You're probably right that the characters aren't so complex as in the later books, though I'm not sure I'd agree with you re. Lawrie, who I think was born fully formed. But there's a huge amount of detail with the relationship between the characters, and who's friends with who - we have a pretty full picture by the end of this book on the family relationships. (And as far as Nicola/Patrick, I don't think there's any romance involved until Run Away Home, and even then it's only from Patrick's side, though I'd say Nicola might be just about ready. As someone pointed out in a different thread, Lawrie was able to fit fairly comfortably into an 11-year-old boy's monkey costume, so the twins can't be all that physically advanced.)
I always used to put FL automatically into the top 3 of my favourite AF books, but not any more. If I listed a top 6, probably. But then if I listed a top 10, I still wouldn't know which 3 to leave out (Thursday Kidnapping certainly, Thuggery probably, but all the other 11 are certs for the top 10, if you see what I mean) - the consistent quality of the writing is remarkable.
I certainly never considered it dated, except in the literal sense of being set in 1948. Reading it several times might help. Or maybe you're just more "in tune" with the later books - better for you, perhaps, just a matter of taste?

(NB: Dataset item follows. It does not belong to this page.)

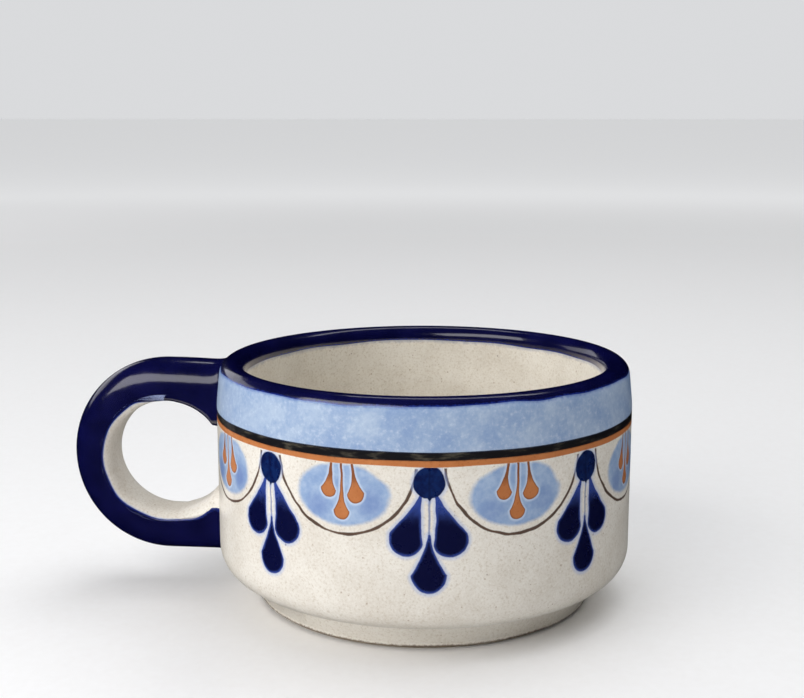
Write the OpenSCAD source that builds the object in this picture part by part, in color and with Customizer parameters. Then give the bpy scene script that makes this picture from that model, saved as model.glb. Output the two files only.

Colne_dsr (forgot my password so can't log in!)
no subject
no subject
Falconry in FL
(Anonymous) 2007-12-17 11:30 am (UTC)(link)See quotation below:
If you want to live with death, Archie, keep hawks. They perish at the slightest provocation. Hang themselves, or have apoplexy, or a clot or something, or they get lost and catch their jesses in a tree and die of starvation. I'm always being heartbroken by Peter John coming in with a sad face in the morning to tell me that another bird is dead.